Our oldest son and I were wounded in a suicide bombing in March of 2002 during Arafat’s second Intifada. I had two screws pass through my left arm, while our then seven-years-old son had the head of a Philips screw pass through his right brain. We found the body of the same screw in the washing machine after our clothes were washed of their blood. I wrote a book about our experiences in the bombing and I also was invited to give talks. One thing that I did during the talks was to ask if each person knows someone whom he hates. A lot of people have no hate in their hearts but most people cannot stand somebody. So I then asked if they could see themselves detonating a nail-laden bomb to kill that person but also themselves. The crowd, generally Americans visiting Israel, looked at me as if I was from outer space. Who would put together a nail-filled bomb to kill and die? The answer is the Palestinian suicide bomber and those who prepare him—or her—for an attack. As Americans, generally Jews or Christians, the idea of killing someone because we hate them seems odious, and that gives me great hope for America but not for its ability to conduct peace agreements with a side that thinks that such attacks are okay. And if you get into the nitty-gritty, the Palestinian policeman who detonated himself behind us on King George Street in downtown Jerusalem did not know me or my family. He also did not know the three people he killed, including a woman pregnant with twins and her young husband. So, think how intense this hatred must be to kill someone as described above, but you don’t even know the person—he just represents a class of people you hate. After the exercise, I would note that the Nazis never gave an order to any soldier to kill himself in order to kill a Jew.
We and other American families harmed during the Intifada sued the Palestinian Authority (PA) and Palestinian Liberation Organization (PLO) in federal court in New York. Our lawyers for Sokolow v PLO went through thousands of pages of confessions from Palestinian terrorists, many of whom were paid employees of the Palestinian security services. In our attack, the aforementioned policeman was sent to downtown Jerusalem by an intelligence officer of the PA, while the bomb was provided by the head of the PA intelligence service. One of the two women who brought the bomber downtown even bragged in a video that I saw in court that the PA paid for her driving lessons, so that she could drive the bomber to downtown Jerusalem. One wonders how the US gives such people hundreds of millions of dollars each year, but again, Washington does not understand the mindset of the Palestinian leaders and their foot soldiers. Our lawyers saw from the confessions that terrorists were told to sit tight if Israel was giving away the farm. Once there was any resistance—on Jerusalem, or a “right of return”—orders came down the chain-of-command to start attacks. Picture Coke negotiating with a water company to buy out the latter. The water company feels that it is getting low-balled, so it sends a couple of thugs to blow up a Coca-Cola bottling plant. If such an event were to occur, there would be outrage. With the Palestinians, not so much.
Recommended
In February of 2015, Sokolow went to court. After weeks of testimonies and legal haggling, the PA and the PLO were found guilty on all 24 counts by a jury of New Yorkers. The judgment for the 32 American plaintiffs was for $218.5 million which was trebled under the Anti-Terrorism Act to $655.5 million.

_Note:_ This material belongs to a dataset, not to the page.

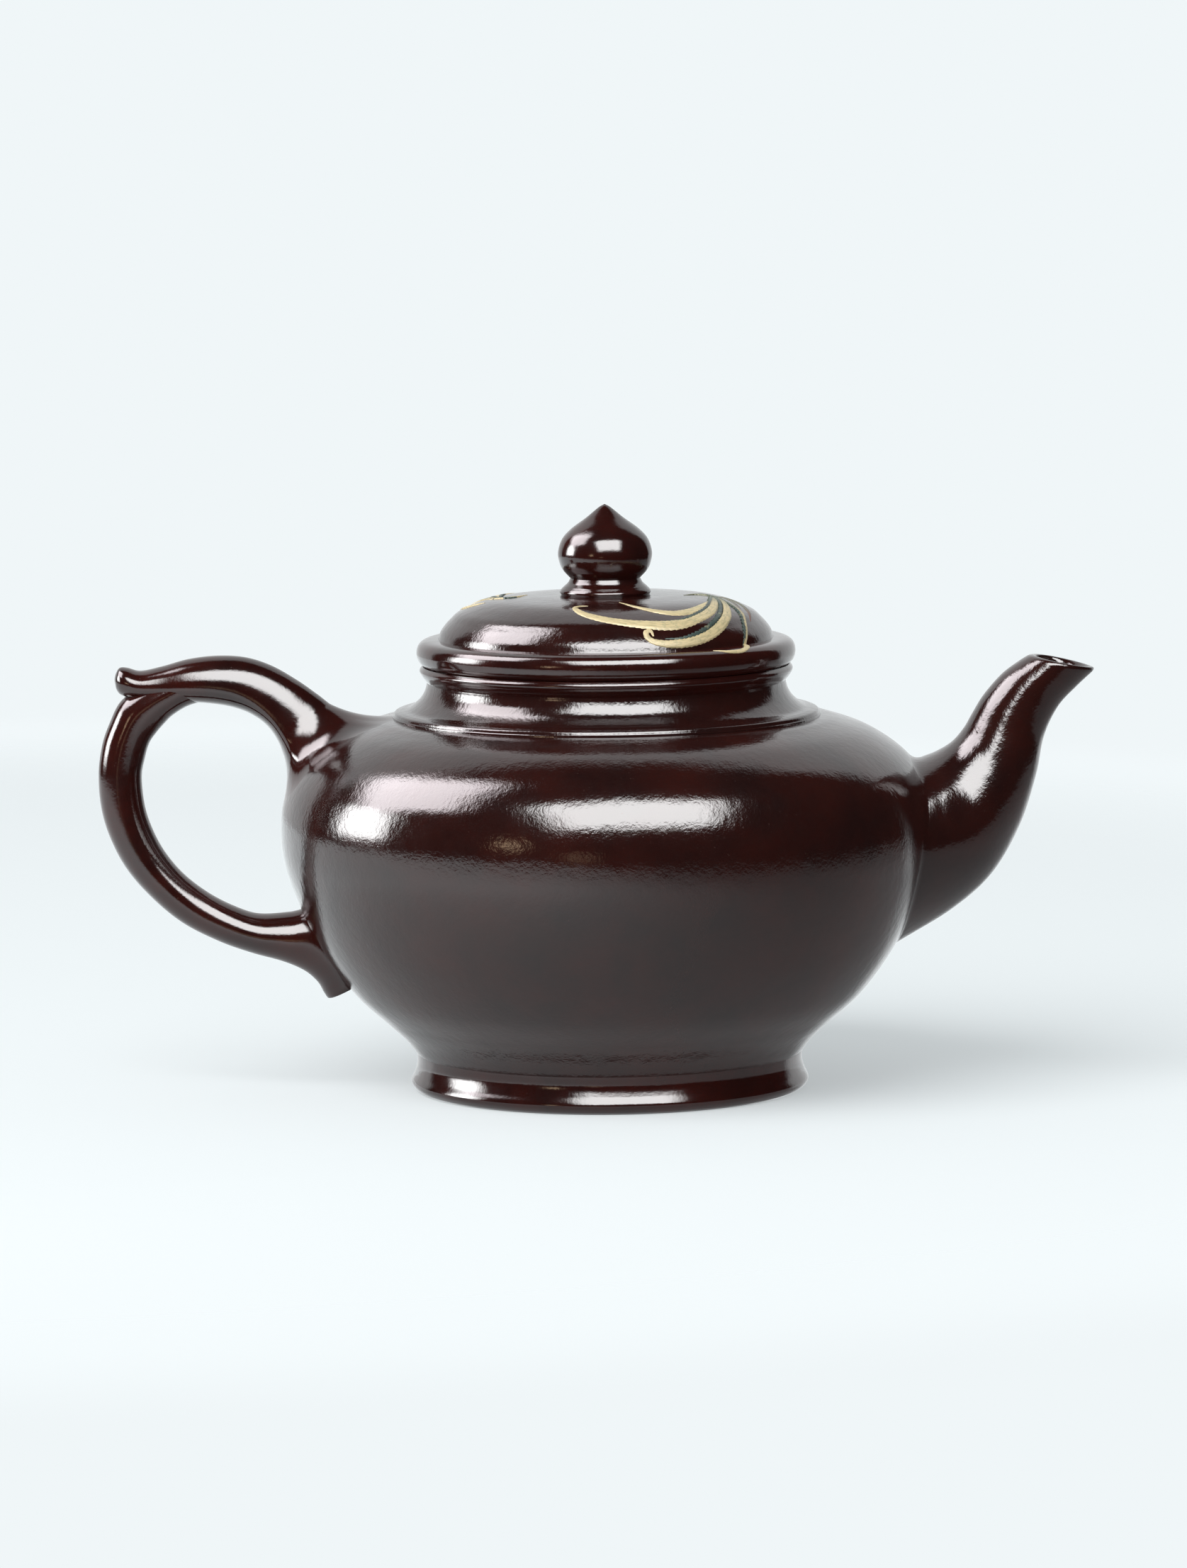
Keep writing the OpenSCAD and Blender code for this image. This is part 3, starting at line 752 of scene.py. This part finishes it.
def lid_skin():
    """The lid's outside from the middle outwards: lengths along it, radii and heights."""
    path = np.vstack([[(0, dome_top)], dome_outline[::-1], flange_outline[-2:0:-1]])
    length = np.concatenate([[0], np.cumsum(np.linalg.norm(np.diff(path, axis=0), axis=1))])
    return length, path[:, 0], path[:, 1]


LID_SKIN = lid_skin()


def on_lid(flat, raised):
    """Points of the rolled-out skin put back on the lid and raised along its normal."""
    length, radii, heights = LID_SKIN
    reach = np.hypot(flat[:, 0], flat[:, 1])
    around = flat / reach[:, None]
    r = np.interp(reach, length, radii)
    z = np.interp(reach, length, heights)
    step = 0.3
    dr = np.interp(reach + step, length, radii) - np.interp(reach - step, length, radii)
    dz = np.interp(reach + step, length, heights) - np.interp(reach - step, length, heights)
    size = np.hypot(dr, dz)
    r = r - raised * dz / size
    return np.column_stack([around * r[:, None], z + raised * dr / size])


def stroke_skin(plan, height, barbs):
    """Rings across one raised brush stroke, and the place of each point along and across it.

    barbs is how far the stroke's edges are frayed, as the side of a feather is.
    """
    path = curve(plan, 26)
    step = np.gradient(path[:, :2], axis=0)
    size = np.linalg.norm(step, axis=1)
    side = np.column_stack([-step[:, 1], step[:, 0]]) / size[:, None]
    along = np.cumsum(size)
    across = np.linspace(-1, 1, 11)
    barb_length = 0.9
    rings, places = [], []
    for (x, y, half), s, distance in zip(path, side, along):
        fray = 1 - barbs * ((distance / barb_length) % 1) * min(1, half / 0.4)
        flat = np.array([x, y]) + half * fray * across[:, None] * s
        raised = height * min(1, half / 0.45) * np.sqrt(1 - across ** 4) - 0.02
        top = on_lid(flat, raised)
        base = on_lid(flat[[-1, 0]], np.full(2, -0.25))
        rings.append(np.vstack([top, base]))
        sideways = [*(half * across), half, -half]
        places.append(np.column_stack([np.full(len(sideways), distance), sideways]))
    return np.array(rings), np.array(places)


def make_painting(name, node, front, twin, height, barbs, material):
    """All strokes of one colour: a spray at the front right and its twin at the back left."""
    points, faces, places = [], [], []
    for half_turn, plans in ((1, front), (-1, twin)):
        for plan in plans:
            rings, place = stroke_skin(plan, height, barbs)
            mesh = skin(rings * (half_turn, half_turn, 1))
            start = len(points)
            points += [tuple(v.co) for v in mesh.vertices]
            faces += [tuple(start + v for v in face.vertices) for face in mesh.polygons]
            places += place.reshape(-1, 2).tolist()
    mesh = bpy.data.meshes.new(name)
    mesh.from_pydata(points, [], faces)
    brush = mesh.uv_layers.new(name="brush")
    for loop in mesh.loops:
        brush.data[loop.index].uv = places[loop.vertex_index]
    finished(name, mesh, "lid", [node], material)


# ---- Camera, floor and light --------------------------------------------------------

def make_camera():
    """Long lens a little above the pot, looking at the side with the spout to the right."""
    distance, height = 1.37, 0.203
    pitch, roll = math.radians(6.45), math.radians(0.55)
    data = bpy.data.cameras.new("camera")
    data.lens = 195.8
    data.sensor_width = 36
    camera = bpy.data.objects.new("camera", data)
    bpy.context.scene.collection.objects.link(camera)
    camera.matrix_world = (Matrix.Translation((-0.0022, -distance * math.cos(pitch), height))
                           @ Matrix.Rotation(math.pi / 2 - pitch, 4, "X") @ Matrix.Rotation(-roll, 4, "Z"))
    bpy.context.scene.camera = camera


PALE = (0.871, 0.922, 0.939)


def make_floor():
    """Pale round floor that fades out into the pale surroundings at its edge.

    Its edge is soft to the eye, but it is a clear line when the pot mirrors it. Mirrored, the floor
    is darker far out and carries painted shade: a painted contact shadow close to the pot and painted
    shade on the right.
    """
    floor_r = 0.45
    bm = bmesh.new()
    bmesh.ops.create_circle(bm, cap_ends=True, segments=128, radius=floor_r)
    mesh = bpy.data.meshes.new("floor")
    bm.to_mesh(mesh)
    bm.free()
    floor = bpy.data.objects.new("floor", mesh)
    bpy.context.scene.collection.objects.link(floor)
    floor.location = (-0.15, 0.15, 0)
    m = Surface("floor_paper")
    m.shader.inputs["Base Color"].default_value = (0.50, 0.525, 0.532, 1)
    m.shader.inputs["Roughness"].default_value = 0.7
    m.shader.inputs["Specular IOR Level"].default_value = 0
    m.shader.inputs["Emission Color"].default_value = (*PALE, 1)
    in_mirror = m.add("ShaderNodeLightPath").outputs["Is Glossy Ray"]
    m.join(m.smooth(in_mirror, 0, 1, 0.47, 0.92), m.shader.inputs["Emission Strength"])
    length = m.add("ShaderNodeVectorMath", operation="LENGTH")
    m.join(m.place, length.inputs[0])
    out = length.outputs["Value"]
    to_pot = m.add("ShaderNodeVectorMath", operation="DISTANCE")
    to_pot.inputs[1].default_value = tuple(-c for c in floor.location)
    m.join(m.place, to_pot.inputs[0])
    # Painted contact shadow: the mirrored floor is dimmed close to the pot.
    near = m.smooth(to_pot.outputs["Value"], 0.15, 0.04, 1, 0.55)
    edge = m.smooth(out, 0.425, floor_r, 1, 0)
    far = m.smooth(out, 0.26, 0.42, 1, 0.6)
    # Painted shade: the mirrored floor is dimmed on the right, where the pot's shadow falls.
    right = m.smooth(m.split(m.place)["X"], 0.08, 0.27, 1, 0.3)
    mirrored = m.math("MULTIPLY", m.math("MULTIPLY", near, m.math("MULTIPLY", edge, far)), right)
    seen = m.smooth(out, 0.26, floor_r, 1, 0)
    m.join(m.mix(in_mirror, seen, mirrored), m.shader.inputs["Alpha"])
    mesh.materials.append(m.material)


def make_world():
    """Pale room to the eye and for soft light; mirrored, it is a pale backdrop behind, dark in front."""
    world = bpy.data.worlds.new("studio")
    bpy.context.scene.world = world
    world.use_nodes = True
    m = Nodes(world.node_tree)
    x, y, z = m.split(m.add("ShaderNodeTexCoord").outputs["Generated"])
    depth = m.math("MAXIMUM", y, 0.001)
    aside = m.math("ABSOLUTE", m.math("DIVIDE", x, depth))
    up = m.math("DIVIDE", z, depth)
    height = m.math("MULTIPLY", m.smooth(up, -0.5, -0.2), m.smooth(up, 2.5, 1.6))
    backdrop = m.math("MULTIPLY", m.smooth(aside, 1.25, 0.95), height)
    mirrored = m.mix(backdrop, (0.012, 0.010, 0.010), (0.90, 0.93, 0.94))
    rays = m.add("ShaderNodeLightPath").outputs
    lighting = m.mix(rays["Is Diffuse Ray"], PALE, tuple(0.38 * c for c in PALE))
    seen = m.mix(rays["Is Glossy Ray"], lighting, mirrored)
    m.join(seen, world.node_tree.nodes["Background"].inputs["Color"])


def soft_edges(data, soft):
    """Fades an area light out towards its edges, over the fraction soft of its size."""
    data.use_nodes = True
    m = Nodes(data.node_tree)
    across, along, _ = m.split(m.add("ShaderNodeNewGeometry").outputs["Parametric"])
    fades = [m.smooth(m.math("ABSOLUTE", m.math("SUBTRACT", place, 0.5)), 0.5, 0.5 - soft)
             for place in (across, along)]
    m.join(m.math("MULTIPLY", *fades), data.node_tree.nodes["Emission"].inputs["Strength"])


def softbox(name, azimuth, elevation, wide, tall, radiance, colour=(1, 1, 1), turn=0, soft=0.2,
            distance=1.0, mirror_only=True):
    """Area light facing the pot. Azimuth 0 is the camera's side, positive to the right."""
    aim = Vector((0, 0, 0.045))
    az, el = math.radians(azimuth), math.radians(elevation)
    away = Vector((math.sin(az) * math.cos(el), -math.cos(az) * math.cos(el), math.sin(el)))
    data = bpy.data.lights.new(name, "AREA")
    data.shape = "RECTANGLE"
    data.size, data.size_y = wide, tall
    data.energy = radiance * math.pi * wide * tall
    data.color = colour
    soft_edges(data, soft)
    light = bpy.data.objects.new(name, data)
    bpy.context.scene.collection.objects.link(light)
    facing = away.to_track_quat("Z", "Y").to_matrix().to_4x4()
    light.matrix_world = (Matrix.Translation(aim + distance * away) @ facing
                          @ Matrix.Rotation(math.radians(turn), 4, "Z"))
    light.visible_camera = False
    light.visible_diffuse = not mirror_only
    light.visible_glossy = mirror_only


def make_lights():
    softbox("box_front", 11, 46, 1.25, 0.85, 13.5)
    softbox("window_left", -97, 45, 0.85, 0.85, 11, (1.0, 0.93, 0.96), turn=45, soft=0.22)
    softbox("box_left", -96, 13, 0.6, 0.55, 18, soft=0.35)
    softbox("lamp_warm", -34, 9, 0.22, 0.26, 4.5, (1.0, 0.72, 0.46), soft=0.5)
    softbox("lamp_low", -10, -2, 0.26, 0.20, 1.0, (1.0, 0.72, 0.46), soft=0.5)
    softbox("soft_front", -35, 42, 2.4, 2.0, 4.8, distance=2.0, mirror_only=False)


make_foot()
make_bottom()
make_bowl()
make_shoulder()
make_neck()
make_rim()
make_skirt()
make_flange()
make_dome()
make_knob_collar()
make_knob()
make_spout()
make_handle()
make_painting("plumes_cream_slip", "plumes_cream", CREAM_STROKES, CREAM_TWIN, slip_h, 0.14, CREAM)
make_painting("plumes_green_slip", "plumes_green", GREEN_STROKES, GREEN_STROKES, 1.15 * slip_h, 0.7,
              GREEN)
make_painting("plumes_russet_slip", "plumes_russet", RUSSET_STROKES, RUSSET_TWIN, 0.7 * slip_h, 0.3, RUSSET)
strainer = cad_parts["strainer"]
strainer.data.materials.clear()
strainer.data.materials.append(INSIDE)
make_camera()
make_floor()
make_world()
make_lights()
bpy.context.scene.view_settings.view_transform = "Standard"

After we won, the State Department, in the person of Tony Blinken, petitioned the judge in the case to set a low appeals bond, which he did. Again, did Tony Blinken or his boss understand that twelve off-the-street New Yorkers had found over two days of deliberation that the US-funded PA actively engaged in activities that led to the death and injury of US citizens? The State Department always argues that the PA is the last defense against Hamas or worse taking over; when will it understand that the PA is little different from Hamas and probably has more terror attacks to its name than its Islamic competitor? The US is living under a fantasy that the PA is a peace-loving body and that it yearns for an agreement with Israel. The PA wants Israel to disappear and only differs with Hamas as to the role of negotiations and playing nice with the West in order to make it happen. The US refuses to see the PA for who it is and we have paid for that myopic delusion as our case, rather than being settled, continues on in the US justice system.
In the years after the 2002 attack, I lobbied the Department of Justice not to let Israel release Palestinian prisoners who had harmed Americans. An FBI agent told me once that he had seen such a list prepared by DoJ but it was never transmitted to the Israelis. So when Israel released 1,000 terrorists for the soldier, Gilad Schalit, there were those involved in harming Americans who walked free. The two women who brought the terrorist to King George Street got out. But the FBI could not figure out which American-harming terrorists were released. They did not know how to write the names in English and they had incomplete identity numbers. So it was another lawyer of ours who sent the FBI, by FedEx, a summary of American-harming terrorists who were released: name of terrorist, which attack, US victims’ names. The FBI could not figure this out for themselves. One of those terrorists, Ahlam Tamimi, the mastermind of the Sbarro bombing in 2001, still sits in Amman and knows that the Americans won’t use the signed US-Jordanian extradition treaty to get her out. Arabs respect strength (remember Bin Laden’s strong horse analogy), and the US demanding Tamimi would show resolve and that the US means business on terror. But the US fears the “Arab Street” and in its weakness, it again strengthens the hands of those who see that violence pays.
The US can only be a broker when it understands the motivations and thinking of the parties involved in the negotiations. The Palestinians, including those in the PA, have not given up the dream of wiping Israel off the face of the map and taking all of the land “from the sea to the river” for themselves. What they in turn do not understand is that were that G-d forbid to happen, the Jordanians, Egyptians, Syrians, and Lebanese would swoop in to grab the land out from under their legs. If the US wants to negotiate peace between Israel and the Palestinians, then it must realize that the two parties do not have similar goals. As such, negotiations should focus on minimizing violence until the Palestinians give up completely on terror and commit themselves to living peacefully with Israel. I doubt that will happen as the heir-apparent for PA president Abbas is one Hussein al-Sheikh, who conveniently was involved in our attack, according to the indictments of the other members of the terror cell. He provided money and weapons and actually wrote the letter of responsibility for Al-Aksa Martyr Brigades. It will take generations for the Palestinians to want peace. Will the US figure this out and act accordingly?